Los argentinos somos distintos a todos, lo demostramos todos los días, en la vida y en el fútbol. Como hablar de la vida sería un terraplén filosófico que no estoy dispuesto a afrontar, me limito a hablar de fútbol, donde la coherencia, por momentos, se ve agobiada por un sinfín de contradicciones que amenazan con destruirlo todo. Aquí, dónde el deporte más popular del mundo es apabullado por los paradójicos analistas -o eso creen ellos-, concebimos a Lionel Messi. No nos importa que sea una pieza fundamental del mejor equipo de todos los tiempos, tampoco que pasme al mundo entero con esos regates que parecen físicamente imposibles. Acá lo vapuleamos como si fuera el máximo responsable de este deterioro crónico.

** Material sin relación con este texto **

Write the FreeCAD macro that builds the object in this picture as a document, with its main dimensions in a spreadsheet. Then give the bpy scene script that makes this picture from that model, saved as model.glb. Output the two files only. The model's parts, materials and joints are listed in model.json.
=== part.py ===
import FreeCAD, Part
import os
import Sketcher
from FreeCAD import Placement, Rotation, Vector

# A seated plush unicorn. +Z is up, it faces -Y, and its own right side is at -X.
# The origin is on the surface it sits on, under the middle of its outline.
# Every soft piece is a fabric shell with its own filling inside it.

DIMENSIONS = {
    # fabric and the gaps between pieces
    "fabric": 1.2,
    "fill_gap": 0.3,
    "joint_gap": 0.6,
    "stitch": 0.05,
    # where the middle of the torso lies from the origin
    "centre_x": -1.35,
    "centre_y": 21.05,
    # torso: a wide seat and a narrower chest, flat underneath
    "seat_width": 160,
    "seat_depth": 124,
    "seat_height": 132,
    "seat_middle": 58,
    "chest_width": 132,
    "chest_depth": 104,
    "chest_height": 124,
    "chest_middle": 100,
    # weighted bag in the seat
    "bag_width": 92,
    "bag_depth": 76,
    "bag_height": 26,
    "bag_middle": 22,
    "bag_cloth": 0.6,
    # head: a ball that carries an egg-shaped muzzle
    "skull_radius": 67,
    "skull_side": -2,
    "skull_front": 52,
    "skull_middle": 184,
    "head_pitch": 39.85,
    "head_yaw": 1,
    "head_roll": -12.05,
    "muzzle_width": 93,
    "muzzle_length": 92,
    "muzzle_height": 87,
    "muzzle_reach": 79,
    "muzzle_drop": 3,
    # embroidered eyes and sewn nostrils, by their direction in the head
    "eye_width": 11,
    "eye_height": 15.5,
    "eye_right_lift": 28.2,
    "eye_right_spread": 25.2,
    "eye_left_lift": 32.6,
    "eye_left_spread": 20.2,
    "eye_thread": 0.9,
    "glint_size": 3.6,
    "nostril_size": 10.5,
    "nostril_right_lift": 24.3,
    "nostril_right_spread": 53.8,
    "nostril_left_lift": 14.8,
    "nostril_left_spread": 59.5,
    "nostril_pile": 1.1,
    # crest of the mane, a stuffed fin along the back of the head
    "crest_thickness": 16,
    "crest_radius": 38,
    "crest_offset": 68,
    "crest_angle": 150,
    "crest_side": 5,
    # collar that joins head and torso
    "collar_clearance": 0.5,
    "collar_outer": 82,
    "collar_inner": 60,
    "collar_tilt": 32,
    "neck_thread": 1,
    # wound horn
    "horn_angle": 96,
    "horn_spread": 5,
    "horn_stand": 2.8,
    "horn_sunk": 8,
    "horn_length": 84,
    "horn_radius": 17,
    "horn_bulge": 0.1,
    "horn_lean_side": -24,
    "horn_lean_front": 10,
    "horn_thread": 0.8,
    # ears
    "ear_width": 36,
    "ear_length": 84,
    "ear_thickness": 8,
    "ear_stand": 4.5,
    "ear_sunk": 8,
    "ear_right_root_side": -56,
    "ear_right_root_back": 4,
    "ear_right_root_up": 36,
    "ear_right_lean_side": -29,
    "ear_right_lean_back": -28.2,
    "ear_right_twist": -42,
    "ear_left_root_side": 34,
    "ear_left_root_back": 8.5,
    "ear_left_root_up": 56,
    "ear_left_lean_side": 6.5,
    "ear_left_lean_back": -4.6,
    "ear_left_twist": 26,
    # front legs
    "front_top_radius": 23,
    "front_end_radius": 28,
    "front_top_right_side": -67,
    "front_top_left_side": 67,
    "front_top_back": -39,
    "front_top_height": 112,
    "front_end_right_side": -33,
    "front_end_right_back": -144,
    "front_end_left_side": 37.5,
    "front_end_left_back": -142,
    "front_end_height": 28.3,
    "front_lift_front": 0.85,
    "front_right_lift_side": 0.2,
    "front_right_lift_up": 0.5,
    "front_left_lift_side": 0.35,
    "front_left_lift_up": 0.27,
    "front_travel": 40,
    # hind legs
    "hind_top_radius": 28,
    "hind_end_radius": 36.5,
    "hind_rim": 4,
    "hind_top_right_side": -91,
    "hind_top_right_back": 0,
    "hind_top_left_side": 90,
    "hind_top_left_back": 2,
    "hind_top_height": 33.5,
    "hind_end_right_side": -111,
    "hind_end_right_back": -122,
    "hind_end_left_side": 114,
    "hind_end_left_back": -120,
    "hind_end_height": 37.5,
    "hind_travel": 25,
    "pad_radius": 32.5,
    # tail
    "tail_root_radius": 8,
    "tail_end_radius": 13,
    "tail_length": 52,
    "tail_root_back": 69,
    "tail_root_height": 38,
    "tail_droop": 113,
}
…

Por inercia o porque las antiguas tradiciones así lo disponen, consideramos antipatria a quien no canta el himno. No importa que sus cualidades disimulen, por momentos, nuestras falencias graves, tampoco tiene validez que sea considerado uno de los mejores de la historia. Si no canta el himno está condenado a formar parte de los traidores. En este contexto, tolerando un considerable grupo de insólitos que se atreven a criticarlo, Messi se calza la celeste y blanca. Es decir que, sin siquiera tocar una pelota, ya forma parte de las críticas.
Suena el silbato y los antagonismos con lo que le sucede a Lio del otro lado del charco empiezan a pronunciarse. Se sabe, querer parecerse al Barcelona es aún más difícil que intentar ganarle. Sin embargo, la Argentina no sólo que no se parece en lo más mínimo, sino que demuestra varias actitudes propias del polo opuesto.
El Barça de Messi juega, se divierte, disfruta. La Argentina de Leo sufre las presiones, carece de todo sentido del juego y se decepciona regularmente. En el Barça forma parte de un grupo de amigos que prevalecen el todo, por encima de cualquier estrella. En la selección le demuestran cada vez que pueden su etiqueta de astro, por encima del resto. Acá le reclaman que “ponga huevos”, como si él no fuera consciente de cuál es el camino hacia el éxito. Allá no pone huevos y, sin embargo, está colmado de títulos, hace más goles que un goleador y disfruta de los elogios de todos (madrilistas y barcelonistas). Posiblemente los que le exigen “huevos”, pretendan intensidad, presión constante y señales de juego asociado. Posiblemente ellos no sepan que el Barcelona subordinó su metodología de entrenamiento a la forma de jugar que hoy los conserva en la cumbre.
Entonces así, adorado por todos, repudiado por nosotros, la selección sufre la presencia de semejante ídolo mundial. La sufre y no la sabe utilizar. Mientras la coherencia reclama duplicar esfuerzos para proporcionarle al mejor jugador del mundo un equipo a su nivel, la realidad muestra a un seleccionado que ve en una estrella la absoluta salvación. Pero no. Para nosotros Lionel Messi es un antipatria, un definitivo fanfarrón que viene a defender los colores por obligación. Tal vez aquí no juega como en el Barcelona porque no hay el mismo dinero en juego. Probablemente la humanidad está equivocada. Nosotros, nunca.